■ PROVIDED INFORMATION:
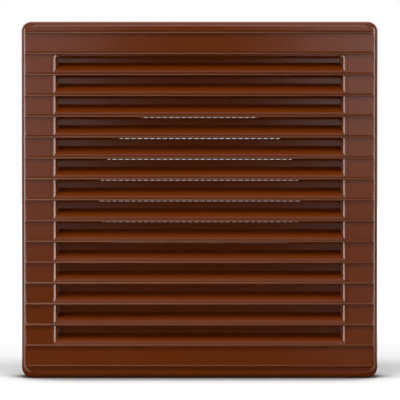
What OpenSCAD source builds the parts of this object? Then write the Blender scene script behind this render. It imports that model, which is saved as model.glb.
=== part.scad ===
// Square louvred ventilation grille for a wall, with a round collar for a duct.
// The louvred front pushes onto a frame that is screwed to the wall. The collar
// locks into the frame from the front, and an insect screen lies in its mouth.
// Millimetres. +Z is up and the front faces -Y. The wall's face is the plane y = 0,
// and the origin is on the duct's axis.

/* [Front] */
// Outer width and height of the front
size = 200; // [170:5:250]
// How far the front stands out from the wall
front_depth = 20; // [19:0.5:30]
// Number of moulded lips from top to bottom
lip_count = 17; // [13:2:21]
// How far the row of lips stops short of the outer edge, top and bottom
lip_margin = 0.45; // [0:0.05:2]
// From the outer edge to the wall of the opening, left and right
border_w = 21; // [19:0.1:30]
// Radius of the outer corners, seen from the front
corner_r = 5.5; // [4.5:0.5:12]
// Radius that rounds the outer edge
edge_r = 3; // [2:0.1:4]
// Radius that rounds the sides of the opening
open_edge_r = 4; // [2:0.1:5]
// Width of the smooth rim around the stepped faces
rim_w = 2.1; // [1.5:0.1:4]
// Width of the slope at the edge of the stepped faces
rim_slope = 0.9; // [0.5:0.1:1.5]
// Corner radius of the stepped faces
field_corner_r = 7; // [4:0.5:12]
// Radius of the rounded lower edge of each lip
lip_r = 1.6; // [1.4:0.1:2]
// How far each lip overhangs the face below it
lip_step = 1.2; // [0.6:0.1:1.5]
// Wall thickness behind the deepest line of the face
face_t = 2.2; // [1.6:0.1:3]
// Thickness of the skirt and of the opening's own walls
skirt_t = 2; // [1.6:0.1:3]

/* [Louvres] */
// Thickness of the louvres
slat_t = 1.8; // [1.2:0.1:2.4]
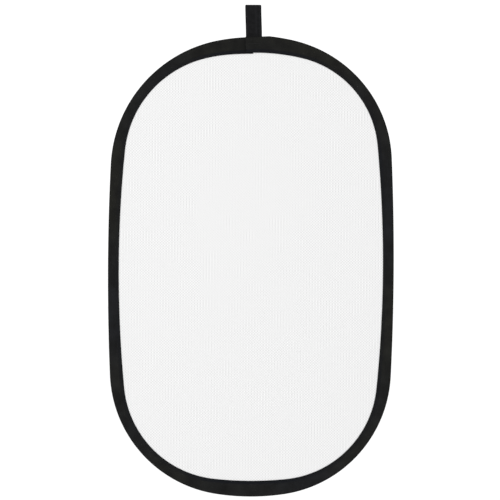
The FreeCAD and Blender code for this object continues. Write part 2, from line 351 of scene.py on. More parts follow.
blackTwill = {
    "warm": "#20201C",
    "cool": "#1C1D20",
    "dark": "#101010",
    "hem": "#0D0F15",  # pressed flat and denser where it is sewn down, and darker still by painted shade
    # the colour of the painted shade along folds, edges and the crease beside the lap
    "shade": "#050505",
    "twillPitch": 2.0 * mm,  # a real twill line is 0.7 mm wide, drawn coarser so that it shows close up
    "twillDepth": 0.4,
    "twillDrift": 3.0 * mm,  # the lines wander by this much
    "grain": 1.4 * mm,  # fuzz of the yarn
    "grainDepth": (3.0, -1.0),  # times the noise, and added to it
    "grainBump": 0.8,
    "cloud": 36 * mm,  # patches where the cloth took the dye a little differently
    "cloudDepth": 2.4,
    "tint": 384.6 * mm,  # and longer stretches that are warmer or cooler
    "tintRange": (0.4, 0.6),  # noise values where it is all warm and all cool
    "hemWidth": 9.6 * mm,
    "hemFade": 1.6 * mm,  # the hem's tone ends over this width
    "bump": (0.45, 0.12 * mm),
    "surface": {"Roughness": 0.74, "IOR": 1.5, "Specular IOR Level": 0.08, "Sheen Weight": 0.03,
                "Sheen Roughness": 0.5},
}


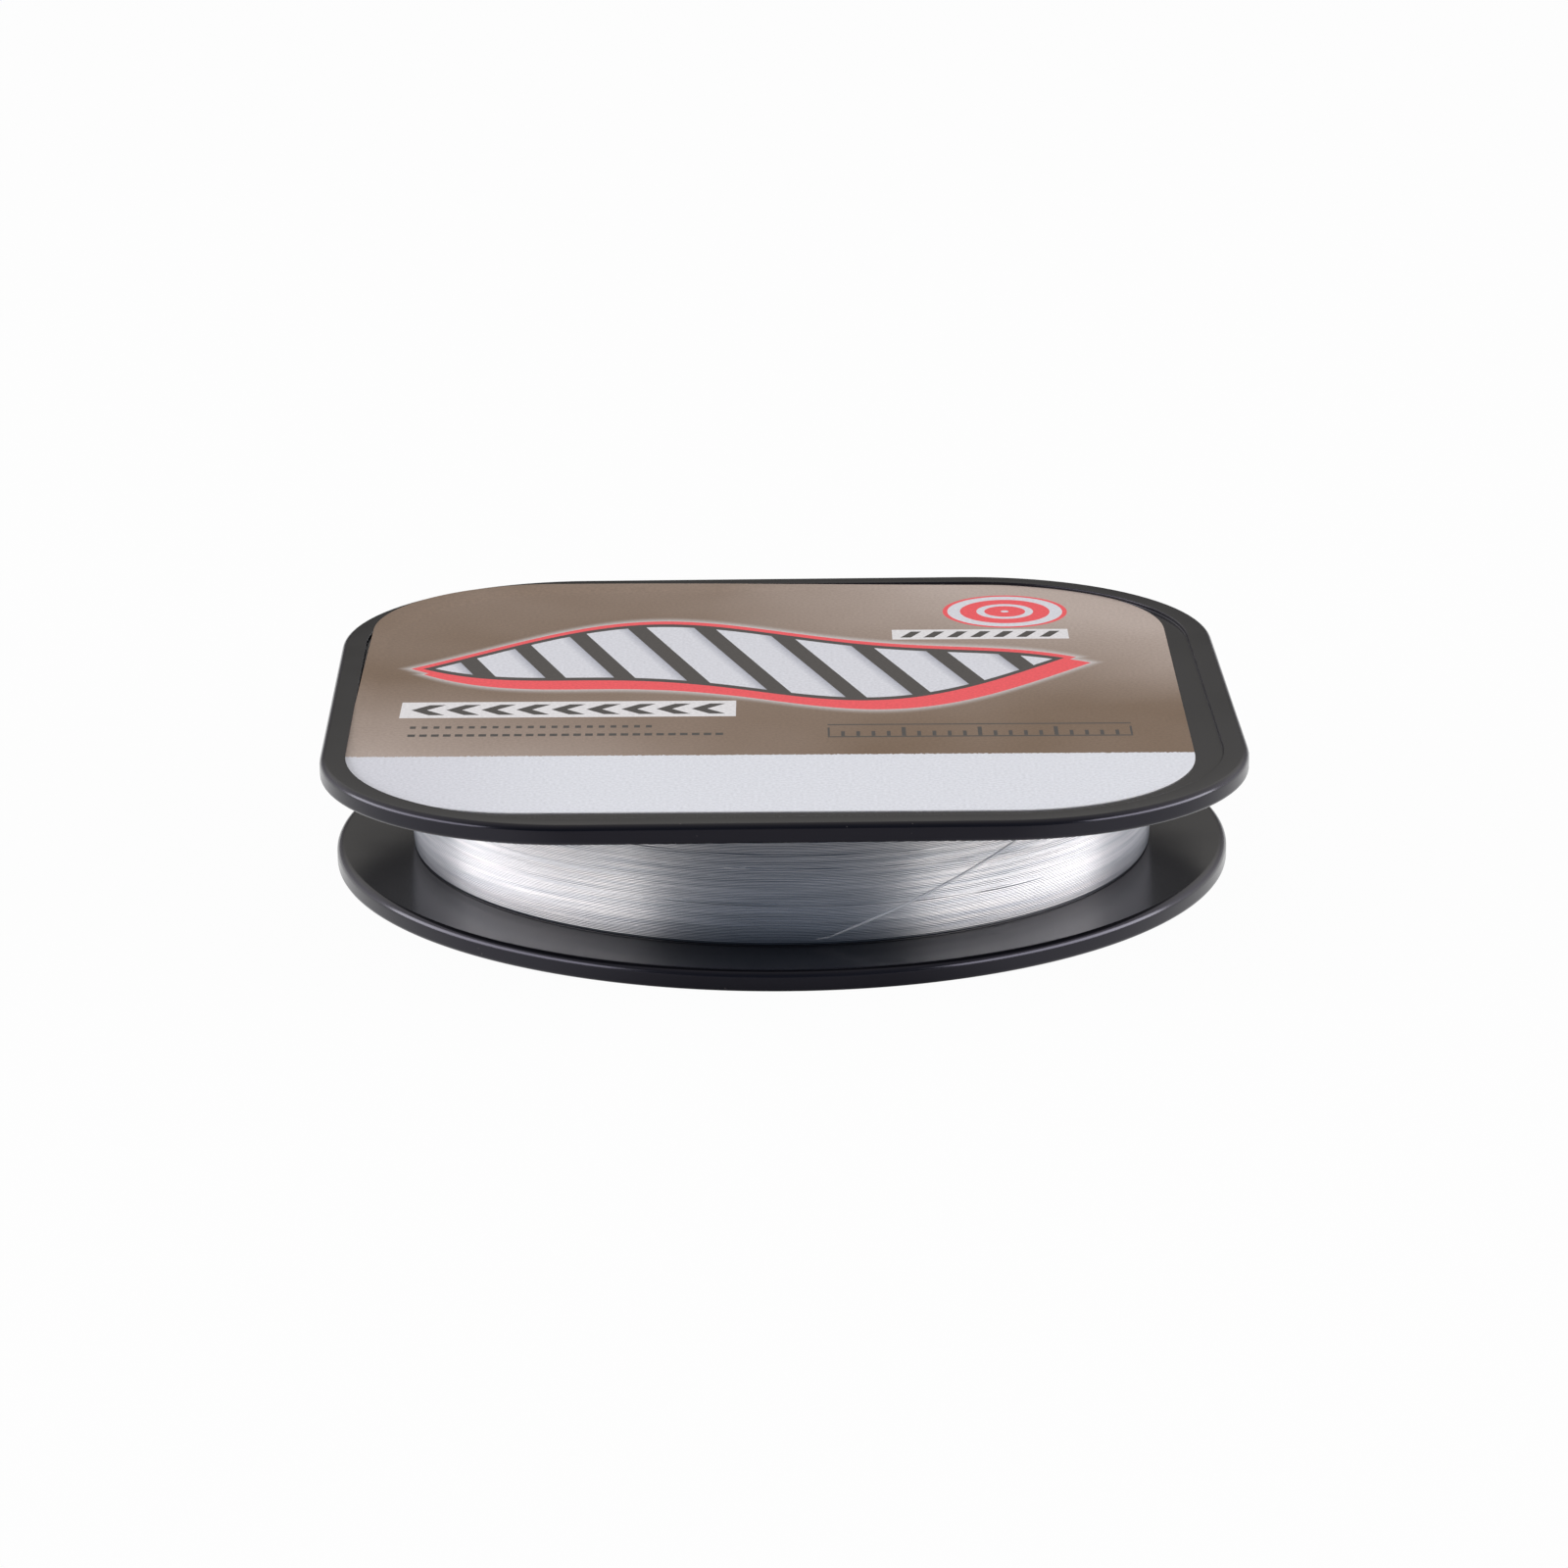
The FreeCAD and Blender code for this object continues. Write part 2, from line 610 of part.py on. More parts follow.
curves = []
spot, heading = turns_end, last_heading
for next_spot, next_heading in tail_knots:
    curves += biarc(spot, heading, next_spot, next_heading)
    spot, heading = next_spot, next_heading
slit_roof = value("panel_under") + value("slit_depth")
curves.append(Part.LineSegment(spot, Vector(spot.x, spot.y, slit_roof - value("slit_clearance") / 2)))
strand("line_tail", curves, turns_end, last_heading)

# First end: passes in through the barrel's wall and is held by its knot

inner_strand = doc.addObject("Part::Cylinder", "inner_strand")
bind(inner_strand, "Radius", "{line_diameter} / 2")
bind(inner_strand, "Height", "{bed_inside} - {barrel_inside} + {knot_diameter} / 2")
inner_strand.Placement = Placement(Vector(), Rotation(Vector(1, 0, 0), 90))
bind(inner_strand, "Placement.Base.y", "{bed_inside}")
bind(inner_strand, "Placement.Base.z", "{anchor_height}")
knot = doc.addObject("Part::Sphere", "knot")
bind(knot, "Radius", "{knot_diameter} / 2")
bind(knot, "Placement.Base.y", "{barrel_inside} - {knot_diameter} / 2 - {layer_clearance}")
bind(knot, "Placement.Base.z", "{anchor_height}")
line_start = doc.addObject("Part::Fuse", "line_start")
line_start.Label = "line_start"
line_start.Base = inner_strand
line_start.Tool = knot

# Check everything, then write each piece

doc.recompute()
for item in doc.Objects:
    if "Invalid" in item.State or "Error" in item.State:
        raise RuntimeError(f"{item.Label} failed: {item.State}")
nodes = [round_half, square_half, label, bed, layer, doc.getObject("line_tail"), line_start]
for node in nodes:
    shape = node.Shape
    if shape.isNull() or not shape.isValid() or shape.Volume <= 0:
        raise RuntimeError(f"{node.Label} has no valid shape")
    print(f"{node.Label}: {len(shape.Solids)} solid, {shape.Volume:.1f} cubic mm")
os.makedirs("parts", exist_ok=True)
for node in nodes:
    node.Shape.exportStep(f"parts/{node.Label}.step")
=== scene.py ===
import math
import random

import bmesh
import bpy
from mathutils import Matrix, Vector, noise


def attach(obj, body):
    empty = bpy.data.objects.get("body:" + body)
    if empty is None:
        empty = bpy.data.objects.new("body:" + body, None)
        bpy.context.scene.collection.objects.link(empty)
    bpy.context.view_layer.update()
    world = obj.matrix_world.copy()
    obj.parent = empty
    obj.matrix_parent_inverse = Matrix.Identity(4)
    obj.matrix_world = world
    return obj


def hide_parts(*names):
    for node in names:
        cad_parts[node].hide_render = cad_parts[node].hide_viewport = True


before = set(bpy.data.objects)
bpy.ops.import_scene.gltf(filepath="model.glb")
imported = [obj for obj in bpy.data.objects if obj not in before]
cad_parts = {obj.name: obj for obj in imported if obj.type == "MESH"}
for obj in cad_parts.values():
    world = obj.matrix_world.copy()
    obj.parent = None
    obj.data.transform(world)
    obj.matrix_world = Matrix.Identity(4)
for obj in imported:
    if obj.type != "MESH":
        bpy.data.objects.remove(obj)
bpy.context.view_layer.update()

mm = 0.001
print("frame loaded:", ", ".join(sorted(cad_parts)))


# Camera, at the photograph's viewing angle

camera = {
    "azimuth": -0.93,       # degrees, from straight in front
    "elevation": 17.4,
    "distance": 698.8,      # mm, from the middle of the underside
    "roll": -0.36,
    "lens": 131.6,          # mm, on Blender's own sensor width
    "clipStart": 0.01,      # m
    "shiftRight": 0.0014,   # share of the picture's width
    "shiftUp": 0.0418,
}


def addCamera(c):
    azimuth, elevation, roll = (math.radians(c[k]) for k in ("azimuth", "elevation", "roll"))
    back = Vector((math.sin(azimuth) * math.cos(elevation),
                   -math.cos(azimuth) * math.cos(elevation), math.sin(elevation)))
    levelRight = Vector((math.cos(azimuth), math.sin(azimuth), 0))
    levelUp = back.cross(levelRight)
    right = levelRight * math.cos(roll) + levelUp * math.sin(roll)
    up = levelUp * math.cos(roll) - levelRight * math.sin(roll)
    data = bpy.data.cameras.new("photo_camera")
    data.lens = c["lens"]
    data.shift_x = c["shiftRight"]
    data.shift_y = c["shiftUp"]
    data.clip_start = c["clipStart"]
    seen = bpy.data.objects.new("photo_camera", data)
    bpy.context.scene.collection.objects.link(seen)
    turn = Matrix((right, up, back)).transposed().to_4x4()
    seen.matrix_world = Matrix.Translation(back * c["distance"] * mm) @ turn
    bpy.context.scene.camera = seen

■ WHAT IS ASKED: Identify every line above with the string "empty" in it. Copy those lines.

■ SOLUTION:
    empty = bpy.data.objects.get("body:" + body)
    if empty is None:
        empty = bpy.data.objects.new("body:" + body, None)
        bpy.context.scene.collection.objects.link(empty)
    obj.parent = empty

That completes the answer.